A woman has spoken about some of the less widely recognised early warning signs of Motor Neuron Disease (MND) following actor Eric Dane’s death, after the condition previously claimed both her husband and her brother.
The death of the Grey’s Anatomy star on Thursday has renewed focus on amyotrophic lateral sclerosis (ALS), the most common type of MND.
The progressive neurological illness gradually weakens and stiffens muscles throughout the body, and over time can take away a person’s ability to walk, speak and eventually breathe without support.
Carol Deytrikh-White, 65, has witnessed those early changes twice. Her husband Alex died from MND in 2009, and her brother later died in 2022. She says the first signs they experienced mirrored those reported by Dane as ALS began to develop.
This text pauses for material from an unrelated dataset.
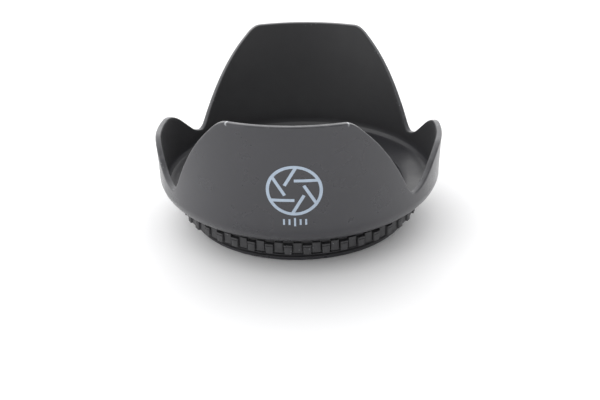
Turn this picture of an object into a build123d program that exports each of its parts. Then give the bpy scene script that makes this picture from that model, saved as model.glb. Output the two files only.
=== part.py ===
from build123d import *
import os
from math import cos, radians, sin

# Screw-in petal lens hood for a 58 mm filter thread, standing on the end of its threaded neck.
# Millimetres. The origin is on the optical axis at the neck's end face and +Z points out of the
# hood. The long petals stand at +Y and -Y, the short petals at +X and -X.

# Filter thread M58 x 0.75, drawn as a plain cylinder of its major diameter
thread_r = 29.0
thread_pitch = 0.75
throat_r = 27.2
thread_lead_in = 0.5
groove_top_z = 3.3
groove_depth = 0.45

# Hood shell: a bowl over a flat underside, then a wall that flares towards the rim
underside_z = 8.2
underside_r = 33.4
bowl_mid = (35.45, 9.8)
bowl_top = (36.7, 12.5)
wall_mid = (37.45, 26.0)
wall_top = (39.68, 41.5)
wall_thickness = 1.5
ledge_z = 10.9
ledge_r = 35.05
ledge_drop = 0.75
floor_rise = 1.3
throat_lip = 0.6

# Rim: height of the shell's edge around the axis, in degrees from a long petal's middle
long_petal_z = 40.1
short_petal_z = 23.5
front_valley = {"low": 15.5, "blend": 3.6}
rear_valley = {"low": 14.4, "blend": 2.0}
long_side_at = (28.0, 36.85)
long_side_slope = 0.62
long_side_curve = 0.010
short_side_at = (65.0, 17.95)
short_side_slope = 0.54
long_corner_blend = 2.2
short_corner_blend = 4.0
rim_step_deg = 3

# Lock ring: a nut with two staggered rows of grip blocks, parked just under the hood
ring_bottom_z = 3.3
ring_top_z = 7.9
ring_core_r = 30.2
grip_pairs = 42
ring_rest_angle = 3.2
upper_block = {"outer_r": 31.0, "low": 3.5, "high": 6.25, "foot": 2.1, "head": 2.1}
lower_block = {"outer_r": 31.4, "low": 3.3, "high": 5.8, "foot": 1.7, "head": 2.0}
liner_wall = 0.5
running_gap = 0.06

# Printed mark on the front petal: an iris of six blades over a row of ticks
ink_thickness = 0.06
print_x = 1.8
iris_z = 23.5
iris_r = 6.6
iris_line = 0.75
iris_blades = 6
iris_opening = 2.6
iris_reach = 7.0
tick_z = 15.1
tick_count = 5
tick_pitch = 1.3
tick_width = 0.45
short_tick = 1.5
tall_tick = 2.2


def smooth_min(a, b, blend):
    """The lower of two heights, with the corner between them rounded off."""
    overlap = max(blend - abs(a - b), 0)
    return min(a, b) - overlap**2 / (4 * blend)


def smooth_max(a, b, blend):
    """The higher of two heights, with the corner between them rounded off."""
    return -smooth_min(-a, -b, blend)


def rim_height(angle):
    """Height of the rim at an angle in degrees from the +X axis."""
    from_long = abs((angle % 180) - 90)
    past = from_long - long_side_at[0]
    long_side = long_side_at[1] - long_side_slope * past - long_side_curve * past * abs(past)
    short_side = short_side_at[1] + short_side_slope * (from_long - short_side_at[0])
    long_petal = smooth_min(long_petal_z, long_side, long_corner_blend)
    short_petal = smooth_min(short_petal_z, short_side, short_corner_blend)
    valley = rear_valley if angle % 360 < 180 else front_valley
    return smooth_max(max(long_petal, short_petal), valley["low"], valley["blend"])


def polar(radius, angle, z):
    return (radius * cos(radians(angle)), radius * sin(radians(angle)), z)


def outer_wall():
    """The shell's outer line from its underside to above the long petals, in the XZ plane."""
    bowl = ThreePointArc((underside_r, underside_z), bowl_mid, bowl_top)
    wall = ThreePointArc(bowl_top, wall_mid, wall_top)
    return bowl, wall


def rim_edge(radius, start):
    """A quarter of the rim line at one radius, level at both ends, in the middle of a petal."""
    angles = range(start, start + 91, rim_step_deg)
    points = [polar(radius, angle, rim_height(angle)) for angle in angles]
    ends = [polar(1, start + 90, 0), polar(1, start + 180, 0)]
    return Spline(*points, tangents=ends)


def rim_cutters():
    """All the space above the rim, in quarters: a ruled surface over each, raised upwards."""
    cutters = []
    for start in (0, 90, 180, 270):
        inner, outer = (rim_edge(radius, start) for radius in (throat_r, wall_top[0] + 8))
        surface = Face.make_surface_from_curves(inner, outer)
        cutters.append(Solid.extrude(surface, Vector(0, 0, 2 * long_petal_z)))
    return cutters


def hood_shell():
    """Petals, bowl and floor."""
    bowl, wall = outer_wall()
    inner_top = (wall_top[0] - wall_thickness, wall_top[1])
    inner_mid = (wall_mid[0] - wall_thickness, wall_mid[1])
    ledge_foot = (ledge_r - ledge_drop, ledge_z - ledge_drop)
    floor_edge_z = underside_z + floor_rise
    section = [
        Line((throat_r, underside_z), (underside_r, underside_z)),
        bowl,
        wall,
        Line(wall_top, inner_top),
        ThreePointArc(inner_top, inner_mid, (ledge_r, ledge_z)),
        Line((ledge_r, ledge_z), ledge_foot),
        Line(ledge_foot, (throat_r + throat_lip, floor_edge_z)),
        Line((throat_r + throat_lip, floor_edge_z), (throat_r, floor_edge_z - throat_lip)),
        Line((throat_r, floor_edge_z - throat_lip), (throat_r, underside_z)),
    ]
    return revolve(Plane.XZ * make_face(Wire(section)), Axis.Z) - rim_cutters()


def hood_neck():
    """The threaded neck below the shell, moulded in one with it."""
    section = Polyline(
        (throat_r, 0),
        (thread_r - thread_lead_in, 0),
        (thread_r, thread_lead_in),
        (thread_r, groove_top_z - thread_pitch),
        (thread_r - groove_depth, groove_top_z - thread_pitch / 2),
        (thread_r, groove_top_z),
        (thread_r, underside_z),
        (throat_r, underside_z),
        close=True,
    )
    return revolve(Plane.XZ * make_face(section), Axis.Z)


def grip_block(block):
    """One grip block on the +X side, standing out of the ring's core."""
    outline = Plane.YZ * Polygon(
        (-block["foot"] / 2, block["low"]),
        (block["foot"] / 2, block["low"]),
        (block["head"] / 2, block["high"]),
        (-block["head"] / 2, block["high"]),
        align=None,
    )
    root_r = ring_core_r - 0.5
    return Pos(root_r, 0, 0) * extrude(outline, block["outer_r"] - root_r, dir=(1, 0, 0))


def ring_blank(inner_r, outer_r, low, high):
    height = high - low
    blank = Cylinder(outer_r, height) - Cylinder(inner_r, height)
    return Pos(0, 0, (low + high) / 2) * blank


def lock_ring():
    """The nut's body with its grip blocks."""
    bore_r = thread_r + liner_wall + 2 * running_gap
    ring = ring_blank(bore_r, ring_core_r, ring_bottom_z, ring_top_z)
    pitch = 360 / grip_pairs
    uppers = [Rot(0, 0, (i + 0.5) * pitch) * grip_block(upper_block) for i in range(grip_pairs)]
    lowers = [Rot(0, 0, i * pitch) * grip_block(lower_block) for i in range(grip_pairs)]
    return Rot(0, 0, ring_rest_angle) * ring.fuse(*uppers, *lowers)


def lock_ring_thread():
    """The nut's threaded bore, as a thin sleeve that travels along the neck."""
    inner_r = thread_r + running_gap
    return ring_blank(inner_r, inner_r + liner_wall, ring_bottom_z, ring_top_z)


def ink_layer():
    """A thin skin that lies on the shell's outer wall."""
    _, wall = outer_wall()
    end_outer = (wall_top[0] + ink_thickness, wall_top[1])
    mid_outer = (wall_mid[0] + ink_thickness, wall_mid[1])
    start_outer = (bowl_top[0] + ink_thickness, bowl_top[1])
    skin = Wire([
        wall,
        Line(wall_top, end_outer),
        ThreePointArc(end_outer, mid_outer, start_outer),
        Line(start_outer, bowl_top),
    ])
    return revolve(Plane.XZ * make_face(skin), Axis.Z)


def printed(artwork):
    """Ink in the shape of a flat drawing, laid on the front petal."""
    front = Plane((0, 0, 0), x_dir=(1, 0, 0), z_dir=(0, -1, 0))
    return ink_layer() & extrude(front * artwork, wall_top[0] + 5)


def print_iris():
    """A ring round six straight blade edges that leave a six-sided opening."""
    turn = 360 / iris_blades
    blade = Pos(iris_reach / 2, iris_opening) * Rectangle(iris_reach, iris_line)
    blades = [Rot(0, 0, i * turn) * blade for i in range(iris_blades)]
    disc = Circle(iris_r)
    drawing = (disc - Circle(iris_r - iris_line)) + [disc & blade for blade in blades]
    return printed(Pos(print_x, iris_z) * drawing)


def print_ticks():
    """A row of upright ticks, the middle one taller."""
    middle = (tick_count - 1) // 2
    heights = [tall_tick if i == middle else short_tick for i in range(tick_count)]
    ticks = [
        Pos(print_x + (i - middle) * tick_pitch, tick_z) * Rectangle(tick_width, height)
        for i, height in enumerate(heights)
    ]
    return printed(Sketch() + ticks)


if __name__ == "__main__":
    os.makedirs("parts", exist_ok=True)
    for node in (hood_shell, hood_neck, lock_ring, lock_ring_thread, print_iris, print_ticks):
        export_step(node(), f"parts/{node.__name__}.step")
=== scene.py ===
"""A screw-in petal lens hood for a 58 mm filter thread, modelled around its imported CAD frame."""

import math

import bpy
from bpy.props import FloatProperty, FloatVectorProperty, IntProperty, PointerProperty
from mathutils import Matrix, Vector


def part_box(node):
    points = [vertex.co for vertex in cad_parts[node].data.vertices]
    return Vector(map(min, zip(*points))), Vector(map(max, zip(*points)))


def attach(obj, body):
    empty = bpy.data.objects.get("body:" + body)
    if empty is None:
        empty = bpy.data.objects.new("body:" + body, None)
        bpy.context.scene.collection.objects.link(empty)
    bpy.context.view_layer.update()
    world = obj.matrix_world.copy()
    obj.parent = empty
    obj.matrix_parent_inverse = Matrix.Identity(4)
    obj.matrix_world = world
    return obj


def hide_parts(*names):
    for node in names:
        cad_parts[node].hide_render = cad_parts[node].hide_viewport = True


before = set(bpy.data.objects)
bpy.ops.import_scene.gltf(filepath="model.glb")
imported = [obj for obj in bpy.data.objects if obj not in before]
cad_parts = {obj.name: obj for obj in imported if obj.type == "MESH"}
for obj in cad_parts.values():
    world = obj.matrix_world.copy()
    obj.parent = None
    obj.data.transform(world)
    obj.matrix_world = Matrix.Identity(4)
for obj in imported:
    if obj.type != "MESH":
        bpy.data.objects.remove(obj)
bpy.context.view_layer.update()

bl_info = {
    "name": "Petal Lens Hood",
    "version": (1, 0, 0),
    "blender": (4, 5, 0),
    "location": "View3D > Sidebar > Lens Hood",
    "description": "Builds a screw-in petal lens hood with its lock ring, printed mark and studio",
    "category": "Add Mesh",
}

MM = 0.001

# The wall's curves, each through three points of (radius, height) in millimetres.
BOWL = ((33.4, 8.2), (35.45, 9.8), (36.7, 12.5))
OUTER_WALL = (BOWL[-1], (37.45, 26.0), (39.68, 41.5))
INNER_WALL = ((35.05, 10.9), (35.95, 26.0), (38.18, 41.5))

# The rim's outline, in millimetres and in degrees from the middle of a long petal.
LONG_TOP = {"height": 40.1, "round": 2.2}
LONG_FLANK = {"angle": 28.0, "height": 36.85, "slope": -0.62, "bow": -0.010}
SHORT_TOP = {"height": 23.5, "round": 4.0}
SHORT_FLANK = {"angle": 65.0, "height": 17.95, "slope": 0.54}
FRONT_VALLEY = {"height": 15.5, "round": 3.6}
REAR_VALLEY = {"height": 14.4, "round": 2.0}

# The rim's wear: how far its rubbed edge reaches, and (degrees, half width in mm) of each nick.
EDGE_BAND = 0.9 * MM
NICK_DEPTH = 0.45 * MM
NICKS = ((-110.0, 0.12), (-68.5, 0.16))

# Painted shade: the near-black tone mixed into the hood's inside where shade falls, and the share of
# that painted shade that the ledge and floor take.
INSIDE_PAINTED_SHADE = (0.008, 0.008, 0.0095)
LEDGE_SHADE = 0.45

# Dust specks, the pale plastic that shows in nicks and chips, and painted glints along the rubbed
# edges.
DUST_AND_GLINT_TONE = (0.42, 0.43, 0.45)


# ---------------------------------------------------------------- settings


def length(name, description, millimetres):
    """A length that a user may change, stored in metres."""
    return FloatProperty(
        name=name, description=description, default=millimetres * MM, unit="LENGTH", precision=5
    )


def colour(name, description, value):
    return FloatVectorProperty(
        name=name, description=description, default=value, subtype="COLOR", size=3, min=0, max=1
    )


class ShellSettings(bpy.types.PropertyGroup):
    """Sizes of the hood's shell and of the neck moulded with it."""

    columns: IntProperty(name="Columns", description="Faces around the shell", default=720)
    throat_radius: length("Throat radius", "Bore of the neck", 27.2)
    root_radius: length("Thread root radius", "Neck under its thread", 28.54)
    underside_height: length("Underside height", "Flat face above the lock ring", BOWL[0][1])
    underside_radius: length(
        "Underside radius", "Where the flat underside meets the bowl", BOWL[0][0]
    )
    wall_thickness: length("Wall thickness", "Thickness of the petals at the rim", 1.5)
    wall_foot: length("Wall foot height", "Where the bowl turns into the wall", OUTER_WALL[0][1])
    ledge_height: length("Ledge height", "Top of the step inside the bowl", INNER_WALL[0][1])
    ledge_drop: length("Ledge drop", "Width and depth of the step inside the bowl", 0.75)
    floor_rise: length("Floor rise", "Floor's inner edge above the underside", 1.3)
    rim_round: length("Rim rounding", "Radius of the rim's two edges", 0.38)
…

Carol said: “We’re all aware that MND is one condition you don’t want to get – it’s so cruel. I think I knew that Alex had MND before he did – but the diagnosis was a completely devastating, heart-dropping kick in the stomach.
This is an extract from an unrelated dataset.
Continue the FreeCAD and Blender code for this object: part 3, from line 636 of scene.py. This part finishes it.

“It affects the whole family and, for the majority of people who develop MND, it doesn’t offer any hope. But awareness has a two-fold benefit – fundraising for treatments, but also so that the people around you can have more empathy for those affected.
“There’s a human tendency not to deal with or talk about things that feel uncomfortable.”
Alex, a physically fit Royal Air Force officer, began struggling to maintain his usual routine of running three times a week, a change Carol says stood out early on — and one also noted in Dane’s case.
When weakness developed in Alex’s right arm, military doctors later confirmed he had the terminal disease. Soon after, he had to reduce his hours as walking, speaking and sleeping became increasingly difficult.

Carol shared: “With Alex’s journey, the rate of progression was quick. He died within two years of the diagnosis.
“In the last two weeks I had to attend to Alex every half an hour because he was unable to swallow even saliva. I was attending to him all day, but I was also getting up throughout the night for his feeds and ventilation.
“I couldn’t go out, not even to the shops. But all I wanted was to be with him, I didn’t see it as a sacrifice. It was a privilege.”
Years later, Carol said she felt as if she’d been “thumped in the stomach” when her brother Brian told her he had also been diagnosed with an MND variant.
She recalled that it started with a message from Brian explaining he kept losing his voice by the end of the day. Carol urged him to seek medical tests, which then confirmed MND.
Carol said: “Hearing Brian’s diagnosis years after losing Alex, because MND is still relatively rare, and they didn’t have a genetic relation, it was unbelievable as well as devastating. Brian spent the last three of four years ‘locked in’ in his bed. He couldn’t move or eat.”
Now, Carol — who lives in Cambridgeshire, England — is preparing to walk the full length of the UK coastline to raise money for MND research and awareness. She expects the challenge to take at least four years, having already spent much of the past decade completing sections of the nation’s 11,000-mile coast.
She said: “For other conditions, there is an element of hope, but at the moment, for MND, it’s not there. And hope is the last human instinct to go – I almost didn’t believe Alex was dying on the night that he died.
“But when you do watch someone you love die, you realise how lucky you are to have that day and the next. In my lifetime I want to keep fundraising and I want to see hope given for others diagnosed. I realise we’re privileged to have life and it’s our duty to make the most of it.”